It’s about the small things. It’s about survival.

On my bookshelf lies one of my most prized figurines, the Sylvanian Families Beechwood Light Mansion. I’ve got it all figured out. The Smiths, my family of biped cats, consists of Charles and Katherine, the two parents, and four children: Clara and John, both in high school, and Abraham and Noah, twin babies. They live in a cream colored home with a white piano, fireplace, and real lights in all bedrooms.

On my next trip to Japan, I’m buying another family, possibly the black hedgehogs, and the Regency Hotel, which will be their home. I can’t get enough, from the furry toilet covers to the microscopic pages of real sheet music on the piano; the amount detail in each piece is amazing. As a child, I’d often find myself gaping at the set with intense fascination for hours on end, which raises an interesting question: why are we so drawn to small, delicate things?

Albeit at different levels, dolls, miniatures (don’t tell me you’ve never gone to the Main Office just to stare at the classrooms and cars in Graded’s 20/20 model), Agnes from Despicable Me, kittens, and babies all provoke a similar sense of enchantment and wonder.
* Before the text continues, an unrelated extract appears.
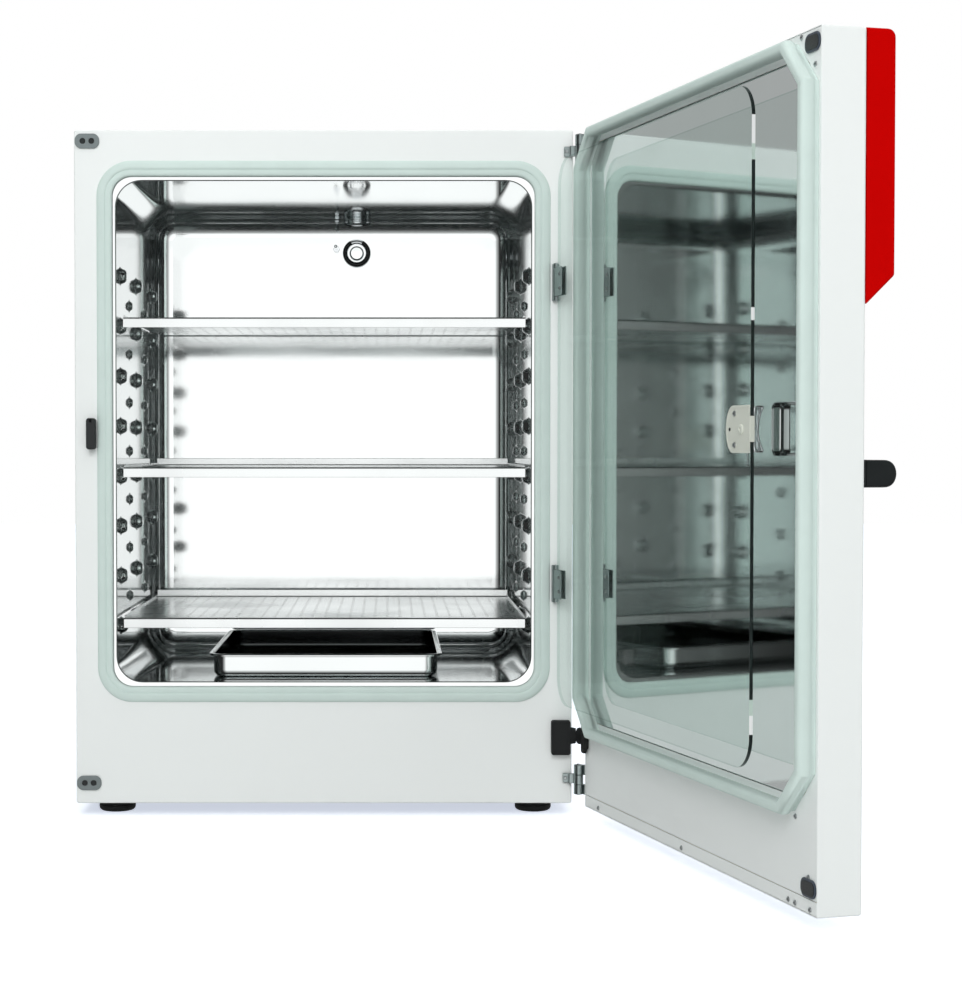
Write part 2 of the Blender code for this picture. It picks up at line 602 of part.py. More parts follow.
def make_glass_door():
    outline = rounded_outline(GLASS_LOW, GLASS_HIGH, GLASS_CORNER, 6)
    hole = [(LATCH_X + 0.007 * math.cos(math.radians(a)), LATCH_Z + 0.007 * math.sin(math.radians(a)))
            for a in range(0, 360, 30)]
    flat_piece("glass_pane", [outline, hole], "front", ahead(GLASS_FRONT), ahead(GLASS_BACK),
               CLEAR_GLASS, GLASS_DOOR)

    half = 0.0295
    plate = [(GLASS_LOW[0], LATCH_Z - half), (-0.295, LATCH_Z - half)]
    for step in range(1, 8):
        turn = math.radians(-90 + 180 * step / 8)
        plate.append((-0.295 + 0.020 * math.cos(turn), LATCH_Z + half * math.sin(turn)))
    plate += [(-0.295, LATCH_Z + half), (GLASS_LOW[0], LATCH_Z + half)]
    flat_piece("glass_latch_plate", [plate], "front", ahead(GLASS_BACK - GAP), ahead(0.0060),
               CREAM_PLASTIC, GLASS_DOOR)


def make_glass_latch():
    """Turn knob whose tongue reaches past the glass into the keeper; released at rest."""
    shaft = rod("glass_latch_knob", (LATCH_X, ahead(0.0115), LATCH_Z), 0.0075, 0.005, "y", CHROME, LATCH, 16)
    join(shaft, box("latch_tongue", (LATCH_X - 0.0045, ahead(0.0155), LATCH_Z - 0.046),
                    (LATCH_X + 0.0045, ahead(0.0130), LATCH_Z + 0.006), CHROME, LATCH))
    join(shaft, rod("latch_collar", (LATCH_X, ahead(0.0165), LATCH_Z), 0.007, 0.013, "y", CHROME, LATCH, 24))
    grip = box("latch_grip", (LATCH_X - 0.009, ahead(0.0345), LATCH_Z - 0.0295),
               (LATCH_X + 0.009, ahead(0.0175), LATCH_Z + 0.0295), CHROME, LATCH, edge=0.0055, segments=3)
    join(shaft, grip)


# ---------------------------------------------------------------- outer door

DOOR_GASKET_LOW = (DOOR_LEFT_X + 0.002, 0.115)
DOOR_GASKET_HIGH = (DOOR_RIGHT_X - 0.002, 1.047)
DOOR_GASKET_WIDTH = 0.016
DOOR_GASKET_CHAMFER = 0.055
HOUSING_LOW_Z = 0.730
HOUSING_REACH = 0.038
RECESS_X = -0.3072
RECESS_SIZE = (0.0905, 0.066, 0.010)


def make_door_case():
    """Outer skin, foam, inner sheet, and the mirror-finish panel with a recess for the latch knob."""
    skin = box("door_skin", (DOOR_LEFT_X, ahead(DOOR_FACE), 0), (DOOR_RIGHT_X, ahead(DOOR_GAP), HOUSING_HEIGHT),
               WHITE_PAINT, OUTER_DOOR, edge=0.002, segments=2)
    cut(skin, box("skin_hollow", (DOOR_LEFT_X + SHEET, ahead(DOOR_FACE - SHEET), SHEET),
                  (DOOR_RIGHT_X - SHEET, ahead(0), HOUSING_HEIGHT - SHEET), WHITE_PAINT, OUTER_DOOR))
    inset = SHEET + GAP
    window = rounded_outline((-0.366, 0.136), (0.365, 1.026), 0.030, 4)
    rim = rounded_outline((DOOR_LEFT_X + inset, inset), (DOOR_RIGHT_X - inset, HOUSING_HEIGHT - inset), 0.002, 1)
    flat_piece("door_liner", [rim, window], "front", ahead(DOOR_GAP + 0.0015), ahead(DOOR_GAP + GAP),
               WHITE_PAINT, OUTER_DOOR)
    panel = open_pan("door_inner_panel", (0.728, 0.887, 0.012), corner=0.0285, floor_edge=0.002, rim=0.006,
                     thickness=LINER_SHEET, mouth=(-0.0005, ahead(DOOR_GAP + 0.0131), 0.581),
                     rotation=(math.pi / 2, 0, 0), look=MIRROR_STEEL, pivot=OUTER_DOOR, arc_steps=4)
    width, height, corner = RECESS_SIZE
    opening = rounded_outline((RECESS_X - width / 2, LATCH_Z - height / 2),
                              (RECESS_X + width / 2, LATCH_Z + height / 2), corner, 3)
    cut(panel, flat_piece("recess_opening", [opening], "front", ahead(DOOR_GAP + 0.006),
                          ahead(DOOR_GAP - 0.006), MIRROR_STEEL, OUTER_DOOR))
    open_pan("latch_recess", (width, height, 0.0115), corner=corner, floor_edge=0.003, rim=0.004,
             thickness=0.0006, mouth=(RECESS_X, ahead(DOOR_GAP + 0.0013), LATCH_Z),
             rotation=(-math.pi / 2, 0, 0), look=MIRROR_STEEL, pivot=OUTER_DOOR, arc_steps=3)
    box("door_insulation", (DOOR_LEFT_X + 0.002, ahead(DOOR_FACE - 0.002), 0.002),
        (DOOR_RIGHT_X - 0.002, ahead(DOOR_GAP + 0.0140), HOUSING_HEIGHT - 0.002), FOAM, OUTER_DOOR)


def make_door_gasket():
    """Magnetic bulb seal: mitred at 45 degrees so that its corners pass the hinges."""
    inner_chamfer = DOOR_GASKET_CHAMFER - DOOR_GASKET_WIDTH * (2 - math.sqrt(2))
    outer = rounded_outline(DOOR_GASKET_LOW, DOOR_GASKET_HIGH, DOOR_GASKET_CHAMFER, 1)
    inner = rounded_outline((DOOR_GASKET_LOW[0] + DOOR_GASKET_WIDTH, DOOR_GASKET_LOW[1] + DOOR_GASKET_WIDTH),
                            (DOOR_GASKET_HIGH[0] - DOOR_GASKET_WIDTH, DOOR_GASKET_HIGH[1] - DOOR_GASKET_WIDTH),
                            inner_chamfer, 1)
    ring = flat_piece("door_gasket", [outer, inner], "front", ahead(DOOR_GAP), ahead(0.0005),
                      SILICONE, OUTER_DOOR)
    bevel(ring, 0.003, 2)


def control_profile(inset):
    """Side outline of the control housing: a 45 degree underside and a rounded top edge."""
    back, front = DOOR_FACE + GAP, DOOR_FACE + HOUSING_REACH - inset
    low, high, edge = HOUSING_LOW_Z + inset * 2.4, HOUSING_HEIGHT - inset, 0.010
    outline = [(back, low), (front, low + (front - back) * 0.9)]
    for step in range(5):
        turn = math.radians(22.5 * step)
        outline.append((front - edge + edge * math.cos(turn), high - edge + edge * math.sin(turn)))
    outline.append((back, high))
    if inset:
        outline[0] = (back - 0.01, low - 0.009)
        outline[-1] = (back - 0.01, high)
    return [(ahead(distance), z) for distance, z in outline]


def make_control_housing():
    """Red control housing across the head of the door, hollow at its back."""
    wall = 0.0025
    case = flat_piece("control_housing", [control_profile(0)], "side", DOOR_LEFT_X, DOOR_RIGHT_X,
                      RED_PAINT, OUTER_DOOR)
    cut(case, flat_piece("control_hollow", [control_profile(wall)], "side", DOOR_LEFT_X + wall,
                         DOOR_RIGHT_X - wall, RED_PAINT, OUTER_DOOR))
    cut(case, box("switch_window", (SWITCH_X - 0.0145, ahead(0.14), SWITCH_Z - 0.0112),
                  (SWITCH_X + 0.0145, ahead(0.110), SWITCH_Z + 0.0112), RED_PAINT, OUTER_DOOR))
    face = DOOR_FACE + HOUSING_REACH
    outline = rounded_outline((-0.145, 0.850), (0.145, 0.995), 0.008, 4)
    flat_piece("display_panel", [outline], "front", ahead(face + 0.0018), ahead(face + GAP),
               DISPLAY_GLASS, OUTER_DOOR)
    box("controller_board", (-0.120, ahead(0.1022), 0.860), (0.120, ahead(0.1005), 0.985), CIRCUIT_GREEN,
        OUTER_DOOR)


def make_power_switch():
    """Rocker: a drum on the joint's axis with a shallow valley across its face, tilted to off."""
    radius, valley = 0.011, 0.0068
    tilt = math.radians(-9)
    outline = []
    for step in range(13):
        turn = math.radians(50 + 260 * step / 12) - tilt
        outline.append((radius * math.cos(turn), radius * math.sin(turn)))
    outline.append((valley * math.cos(tilt), -valley * math.sin(tilt)))
    outline = [(ahead(SWITCH_AXIS_AHEAD + forward), SWITCH_Z + up) for forward, up in outline]
    flat_piece("power_switch", [outline], "side", SWITCH_X - 0.013, SWITCH_X + 0.013, BLACK_PLASTIC, SWITCH)


HANDLE_LEFT_X = DOOR_LEFT_X + 0.004
HANDLE_LENGTH = 0.150
HANDLE_Z = 0.528


def make_handle():
    """Bar handle with a rounded nose and a finger recess from below, on its own base."""
    half, depth, foot = 0.0165, 0.045, 0.004
    right = HANDLE_LEFT_X + HANDLE_LENGTH
    base_face = DOOR_FACE + GAP
    outline = rounded_outline((HANDLE_LEFT_X, HANDLE_Z - half), (right, HANDLE_Z + half), 0.004, 2)
    flat_piece("handle_base", [outline], "front", ahead(base_face + foot), ahead(base_face),
               BLACK_PLASTIC, OUTER_DOOR)
    back = DOOR_FACE + 2 * GAP + foot
    nose = 0.014
    profile = [(back, HANDLE_Z - half)]
    for step in range(9):
        turn = math.radians(-90 + 22.5 * step)
        profile.append((DOOR_FACE + depth - nose + nose * math.cos(turn), HANDLE_Z + half * math.sin(turn)))
    profile.append((back, HANDLE_Z + half))
    grip = flat_piece("door_handle", [[(ahead(d), z) for d, z in profile]], "side", HANDLE_LEFT_X, right,
                      BLACK_PLASTIC, OUTER_DOOR)
    bevel(grip, 0.002, 2)
    smooth(grip, 40)
    cut(grip, box("finger_recess", (HANDLE_LEFT_X + 0.014, ahead(back + 0.020), HANDLE_Z - half - 0.01),
                  (right - 0.014, ahead(back - 0.01), HANDLE_Z + half - 0.006), BLACK_PLASTIC, OUTER_DOOR))


def make_door_trim():
    for level, low_z in (("upper", 1.027), ("lower", 0.021)):
        plug_cover("%s_door_plug" % level, DOOR_LEFT_X + 0.001, low_z, DOOR_GAP - 0.0025, DOOR_GAP, OUTER_DOOR)
    box("door_cable_gland", (0.370, ahead(DOOR_GAP), 0.088), (0.386, ahead(0.0165), 0.126), BLACK_RUBBER,
        OUTER_DOOR, edge=0.0015)


# ---------------------------------------------------------------- shelves and water pan

SHELF_FRONT_Y = FRONT_Y + 0.030
SHELF_BACK_Y = CHAMBER_BACK_Y - 0.026


def make_shelf(name, top_z):
    """Sheet shelf with a front lip turned down and a rear stop turned up."""
    lip, stop, sheet = 0.016, 0.012, SHELF_SHEET
    outline = [(SHELF_FRONT_Y, top_z), (SHELF_FRONT_Y, top_z - lip), (SHELF_FRONT_Y + sheet, top_z - lip),
               (SHELF_FRONT_Y + sheet, top_z - sheet), (SHELF_BACK_Y, top_z - sheet),
               (SHELF_BACK_Y, top_z + stop), (SHELF_BACK_Y - sheet, top_z + stop), (SHELF_BACK_Y - sheet, top_z)]
    flat_piece(name, [outline], "side", -SHELF_HALF_WIDTH, SHELF_HALF_WIDTH, POLISHED_STEEL)


def make_water_pan():
    width, length, height, sheet = 0.359, 0.430, 0.036, 0.001
    middle_y = FRONT_Y + 0.066 + length / 2
    open_pan("water_pan", (width, length, height), corner=0.022, floor_edge=0.008, rim=0.009, thickness=sheet,
             mouth=(0, middle_y, CHAMBER_FLOOR_Z + GAP + sheet + height), rotation=(0, 0, 0),
             look=POLISHED_STEEL, arc_steps=4)


make_outer_shell()
make_front_frame()
make_rear_cover()
make_base_plate()
make_feet()
make_chamber()
make_chamber_heater()
make_insulation()
make_chamber_gasket()
make_sensors()
make_glass_strike()
make_housing_trim()
make_services()
for hinge_level, (hinge_low, hinge_high) in OUTER_HINGES.items():
    make_outer_hinge(hinge_level, hinge_low, hinge_high)
for hinge_level, hinge_middle in GLASS_HINGE_LEVELS.items():
    make_glass_hinge(hinge_level, hinge_middle)
make_glass_door()
make_glass_latch()
make_door_case()
make_door_gasket()
make_control_housing()
make_power_switch()
make_handle()
make_door_trim()
for shelf_name, shelf_top_z in SHELF_TOPS.items():
    make_shelf(shelf_name, shelf_top_z)
make_water_pan()
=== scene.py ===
"""Looks of a laboratory incubator: fine meshes, finishes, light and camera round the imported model.

Metres, +Z up, and the cabinet's front faces -Y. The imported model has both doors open. Door pieces are
built with the doors shut, where they are square to the axes, and are then turned open with their door.
"""
import json
import math

import bmesh
import bpy
from mathutils import Matrix, Vector

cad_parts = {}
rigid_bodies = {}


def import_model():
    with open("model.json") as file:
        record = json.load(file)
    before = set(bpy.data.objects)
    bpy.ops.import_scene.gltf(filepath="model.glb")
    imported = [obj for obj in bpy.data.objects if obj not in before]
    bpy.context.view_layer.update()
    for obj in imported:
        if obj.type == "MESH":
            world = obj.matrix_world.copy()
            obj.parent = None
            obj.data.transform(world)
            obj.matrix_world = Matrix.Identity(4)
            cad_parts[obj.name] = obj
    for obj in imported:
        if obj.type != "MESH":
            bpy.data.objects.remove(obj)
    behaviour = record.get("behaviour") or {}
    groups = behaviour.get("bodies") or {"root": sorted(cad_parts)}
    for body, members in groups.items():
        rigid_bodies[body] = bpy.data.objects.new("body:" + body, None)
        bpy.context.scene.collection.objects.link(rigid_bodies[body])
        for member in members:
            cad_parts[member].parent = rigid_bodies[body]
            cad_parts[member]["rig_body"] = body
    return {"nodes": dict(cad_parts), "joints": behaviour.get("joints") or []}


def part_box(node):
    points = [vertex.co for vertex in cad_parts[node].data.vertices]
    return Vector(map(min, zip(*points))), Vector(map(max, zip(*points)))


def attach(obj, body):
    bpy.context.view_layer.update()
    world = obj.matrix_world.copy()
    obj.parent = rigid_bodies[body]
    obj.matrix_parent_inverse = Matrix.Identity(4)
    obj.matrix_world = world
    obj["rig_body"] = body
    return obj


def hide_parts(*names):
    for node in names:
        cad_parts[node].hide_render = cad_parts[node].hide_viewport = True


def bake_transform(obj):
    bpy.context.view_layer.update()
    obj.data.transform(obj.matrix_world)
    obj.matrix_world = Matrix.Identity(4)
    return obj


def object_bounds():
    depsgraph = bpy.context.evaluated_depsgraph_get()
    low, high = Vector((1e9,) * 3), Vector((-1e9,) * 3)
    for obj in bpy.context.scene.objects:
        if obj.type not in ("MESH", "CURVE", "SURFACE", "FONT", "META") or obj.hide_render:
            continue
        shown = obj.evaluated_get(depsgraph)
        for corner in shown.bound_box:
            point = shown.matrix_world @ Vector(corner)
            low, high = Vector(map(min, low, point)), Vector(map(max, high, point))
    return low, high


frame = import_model()
cad_low, cad_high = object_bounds()

JOINTS = {joint["name"]: joint for joint in frame["joints"]}


def opening(joint_name):
    """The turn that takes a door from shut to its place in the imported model."""
    joint = JOINTS[joint_name]
    pivot = Matrix.Translation(joint["pos_m"])
    angle = math.radians(-joint["range_deg"][0])
    return pivot @ Matrix.Rotation(angle, 4, Vector(joint["axis"])) @ pivot.inverted()


OUTER_OPEN = opening("outer_door_hinge")
GLASS_OPEN = opening("glass_door_hinge")
TURNS = {"outer_door": OUTER_OPEN, "power_switch": OUTER_OPEN,
         "glass_door": GLASS_OPEN, "glass_latch": GLASS_OPEN}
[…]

Cuteness (or kawaii in Japan), the word that best describes the items above,is an interesting concept. It is not pretty nor graceful. It evokes fragility, silliness, and clumsiness and often inspires the desire to touch and squish. And we’re obsessed with it. The emphatic reactions of grown men and women to Asian toddlers, mini food, you name it, are often startling.

Many of us are driven by the power of kawaii to act in a certain way, buy specific products, or even dress in a particular manner (take Japan as an extreme example). Marketers take full advantage of that fact: Duracell and Michelin use their mascots as a friendly way to approach customers. Why is this so?

In a 2006 New York Times article, Natalie Angier offers an explanation, suggesting that our fixation with tiny things, large eyes, and clumsy gestures has to do with survival. According to researchers, we are programmed to feel a sense of endearment and protection towards anything vulnerable or baby-like, which makes total sense, for our offspring wouldn’t survive otherwise. My desire to punt a crying baby out of a window is (mostly) overridden by that fuzzy feeling enveloping my heart as its huge eyes stare into my face. I’m pretty sure I’m not the only one.

And there’s more. The areas in our brain that trigger these emotions, scientists suggest, are the same ones responsible for releasing pleasure during sex, good meals, or drugs, which explains how a crappy YouTube video of some kid getting his finger bit by his fat baby brother can get millions of views in a matter of weeks. Consequently, anything possessing the right “cute” characteristics can also trigger a positive response.

The nearly universal association of babies and small children with goodness, joy, and purity seems like an obvious, unquestionable truth. But the way we respond to anything remotely cute or baby-like is actually the product of evolution and adaptation for survival, just like love is an instinctive feeling that stimulates reproduction. The fact that nearly all of those feelings, even perhaps our moral instincts, are simply a sort of “programming” that enhances our survival is pretty mind-blowing, and sometimes upsetting. But let’s not go there. Whatever it is, it is the source of immeasurable joy. I’m quite happy with my Sylvanian Family toy set for now, so let’s not spoil it.